La suppression de certains impôts

L'article 53 de la loi de finances pour 1993 a supprimé les parts régionales et départementales de la taxe foncière sur les propriétés non bâties.

L'article 29 de la loi de finances pour 1999 a supprimé la taxe additionnelle régionale aux droits de mutation à titre onéreux, soit plus de 10 % des recettes fiscales totales des régions.

La loi de finances rectificative pour 2000 supprime la part régionale de la taxe d'habitation, soit près de 15 % de leurs recettes fiscales totales et 22 % du produit des quatre taxes.

En deux ans, la suppression de deux impôts perçus par les régions a réduit d'environ 25 % le montant total des recettes fiscales des régions.

La suppression de la possibilité de voter les taux

L'article 29 de la loi de finances pour 1999 a réduit le taux des droits de mutation à titre onéreux des départements sur les locaux à usage professionnels et, de fait, a supprimé leur capacité à voter les taux de cet impôt.

L'article 9 de la loi de finances pour 2000 a poursuivi la réforme de 1999 en unifiant les taux départementaux des droits de mutation à titre onéreux sur les locaux d'habitation.

En matière de vote des taux par les collectivités locales, les évolutions constatées en métropole contrastent avec celles de l'outre-mer. A compter de l'entrée en vigueur de la loi d'orientation pour l'outre-mer discutée au Parlement au printemps 2000, l'Etat transférera les droits sur les tabacs aux départements d'outre-mer, ainsi que le vote de leurs taux.
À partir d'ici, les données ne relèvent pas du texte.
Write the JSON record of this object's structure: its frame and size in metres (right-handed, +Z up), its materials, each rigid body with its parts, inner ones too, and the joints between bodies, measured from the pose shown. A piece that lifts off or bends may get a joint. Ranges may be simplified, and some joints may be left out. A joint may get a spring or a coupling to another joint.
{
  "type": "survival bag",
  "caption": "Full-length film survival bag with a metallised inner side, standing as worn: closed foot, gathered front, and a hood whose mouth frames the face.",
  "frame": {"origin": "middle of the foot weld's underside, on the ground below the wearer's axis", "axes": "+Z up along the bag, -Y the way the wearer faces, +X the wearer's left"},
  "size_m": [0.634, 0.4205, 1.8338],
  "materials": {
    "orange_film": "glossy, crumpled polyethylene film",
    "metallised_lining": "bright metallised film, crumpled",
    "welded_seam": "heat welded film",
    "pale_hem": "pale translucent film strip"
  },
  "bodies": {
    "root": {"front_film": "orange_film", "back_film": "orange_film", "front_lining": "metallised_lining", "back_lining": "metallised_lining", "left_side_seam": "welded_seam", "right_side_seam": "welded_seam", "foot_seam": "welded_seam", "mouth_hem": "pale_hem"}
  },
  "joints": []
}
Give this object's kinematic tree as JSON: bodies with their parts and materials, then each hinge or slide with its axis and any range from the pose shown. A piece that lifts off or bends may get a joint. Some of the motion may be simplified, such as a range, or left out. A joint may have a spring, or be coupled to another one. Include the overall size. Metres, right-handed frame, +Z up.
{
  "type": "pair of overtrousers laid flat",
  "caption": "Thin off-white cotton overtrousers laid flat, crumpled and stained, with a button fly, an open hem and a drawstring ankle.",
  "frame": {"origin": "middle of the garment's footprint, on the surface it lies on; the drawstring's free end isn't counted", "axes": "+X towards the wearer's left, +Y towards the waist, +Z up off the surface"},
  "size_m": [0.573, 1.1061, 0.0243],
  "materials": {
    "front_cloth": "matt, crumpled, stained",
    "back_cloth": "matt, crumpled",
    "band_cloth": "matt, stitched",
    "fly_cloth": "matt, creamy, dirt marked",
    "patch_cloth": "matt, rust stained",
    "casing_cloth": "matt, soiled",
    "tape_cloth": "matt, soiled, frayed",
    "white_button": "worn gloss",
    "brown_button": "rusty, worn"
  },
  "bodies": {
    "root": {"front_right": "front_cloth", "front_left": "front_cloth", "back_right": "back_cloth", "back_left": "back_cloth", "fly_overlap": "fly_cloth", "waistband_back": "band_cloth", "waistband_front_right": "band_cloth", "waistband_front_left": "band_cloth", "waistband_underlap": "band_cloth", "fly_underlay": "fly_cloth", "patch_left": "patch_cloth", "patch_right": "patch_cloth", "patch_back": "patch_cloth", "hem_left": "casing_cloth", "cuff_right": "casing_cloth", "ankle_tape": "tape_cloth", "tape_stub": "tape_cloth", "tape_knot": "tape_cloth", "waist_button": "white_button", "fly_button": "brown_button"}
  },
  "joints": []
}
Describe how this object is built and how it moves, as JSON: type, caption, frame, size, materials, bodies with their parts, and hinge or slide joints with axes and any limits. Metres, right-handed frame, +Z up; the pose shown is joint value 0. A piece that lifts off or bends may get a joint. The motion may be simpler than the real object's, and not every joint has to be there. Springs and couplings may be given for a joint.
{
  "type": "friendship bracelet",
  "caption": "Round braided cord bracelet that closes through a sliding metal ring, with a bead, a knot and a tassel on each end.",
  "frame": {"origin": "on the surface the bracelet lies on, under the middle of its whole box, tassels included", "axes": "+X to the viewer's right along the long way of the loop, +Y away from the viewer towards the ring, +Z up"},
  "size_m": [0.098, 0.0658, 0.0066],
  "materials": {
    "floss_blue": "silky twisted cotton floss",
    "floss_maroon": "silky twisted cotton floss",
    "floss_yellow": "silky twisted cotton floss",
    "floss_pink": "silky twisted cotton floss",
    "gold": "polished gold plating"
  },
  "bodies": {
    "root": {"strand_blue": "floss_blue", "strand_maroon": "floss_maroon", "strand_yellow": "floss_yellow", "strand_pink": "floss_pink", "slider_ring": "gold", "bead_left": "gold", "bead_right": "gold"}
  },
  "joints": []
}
Les taux votés s'appliquent à des bases réduites

L'article 44 de la loi de finances pour 1999 a supprimé la fraction de l'assiette de la taxe professionnelle assise sur les salaires, soit environ un tiers de l'assiette d'un impôt dont le produit représente environ la moitié du produit des quatre taxes directes locales. Avec cette réforme, un sixième du pouvoir fiscal des collectivités locales est en voie de disparition.